Días después de la desaparición del P. Santos halláronse a poca distancia su sobrina y Chicharro. Este, al advertirlo, entregó una berza que llevaba en la mano a un compañero y, echándose a la cara el fusil, dio vuelta al cerrojo. La sobrina escabullóse rápida en la vuelta de una esquina… y no pasó nada.
En marzo de 1940 los restos gloriosos del admirable Mártir fueron sacados de la fosa común y trasladados a un nicho individual del mismo cementerio de Hortaleza, adquirido por la Comunidad, y, al escribir las presentes líneas, enero de 1942, allí reposan.

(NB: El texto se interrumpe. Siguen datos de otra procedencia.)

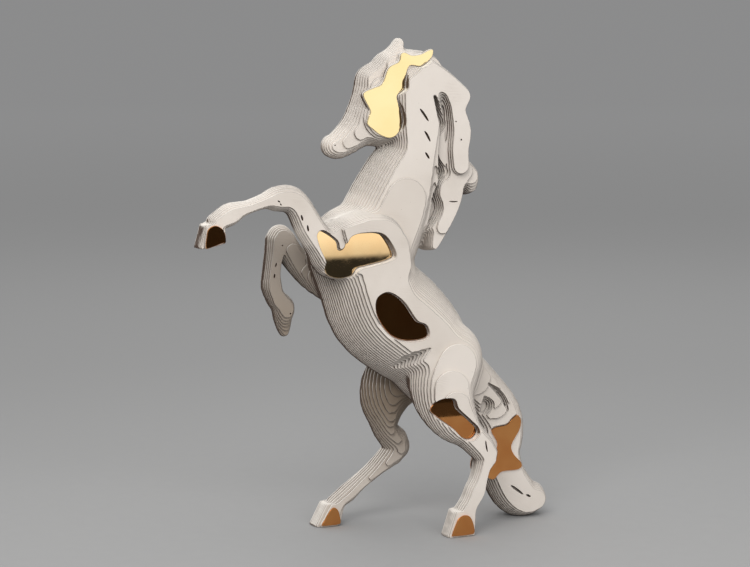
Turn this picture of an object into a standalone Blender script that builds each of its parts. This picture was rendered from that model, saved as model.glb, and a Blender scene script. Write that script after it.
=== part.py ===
"""A rearing horse built up from cut boards that stand side by side, with polished gold plates
let into them. The boards lie in the horse's own plane of symmetry and in planes beside it, so
each one is a slice of the figure. The horse looks along -X and its left side faces -Y.

The figure is a rounded body made of limbs, each a chain of stations. A board is the section of
that body at its middle plane, drawn as a flat outline and extruded to the board's thickness."""

import math
from collections import namedtuple

import bpy
import numpy as np

# Driving sizes, in millimetres
HEIGHT = 500.0  # ground to the tip of the forelock
BOARD_PITCH = 5.0  # from one board's middle to the next
SEAM = 0.35  # between a board and its neighbour
PLATE_THICKNESS = 1.6  # gold plate
PLATE_GAP = 0.3  # between a plate and the board behind it
PLATE_CLEARANCE = 1.1  # around a plate, in its window
PLATE_MARGIN = 0.6  # how far the board behind a plate reaches past it
SLIT_WIDTH = 1.8
GRID = 1.25  # spacing of the points where the body is sampled
OUTLINE_TOLERANCE = 0.8  # how far a board's outline may leave the true section
SMALLEST_PIECE = 150.0  # square millimetres, the smallest piece of board worth cutting

UNIT = HEIGHT / 500.0  # the figure's proportions are counted in this
EDGE_POWER = 1.3  # 1 is an edge that slopes off straight, 2 one that rounds off like an oval
BLEND = 5.0  # how far the limbs melt into each other, in units
STRETCHES = 3  # straight stretches that a limb takes from one of its stations to the next
MM = 0.001

# A station: its place fore and aft, its height, its place to the side, then half the limb's
# depth seen from the side and half its width seen from the front, all in units
Station = namedtuple("Station", "x z y deep wide")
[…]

El 19 de marzo de 1936 escribía la siguiente carta:
“A Sor Paz Astrain. Muy estimada Hna.: Mil gracias por su cariñosa felicitación y muchas y divinas bendiciones para todas Vs. en el día de la Encarnación. La estampita que les dedico es todo un libro que les dirá muchas cosas al corazón y muy provechosas lecciones de actualidad. Unión de oraciones y corazones y adelante con la cruz… hasta el calvario.”
El ya subió a la cumbre de su calvario, y fue real y cruento su sacrificio. Unidos al suyo nuestros corazones, por el aglutinante del divino amor, de su hondón brotan espontáneamente, más que oraciones, sufragios, himnos de alabanza al mártir P. Santos y al Rey de los Mártires, Jesucristo.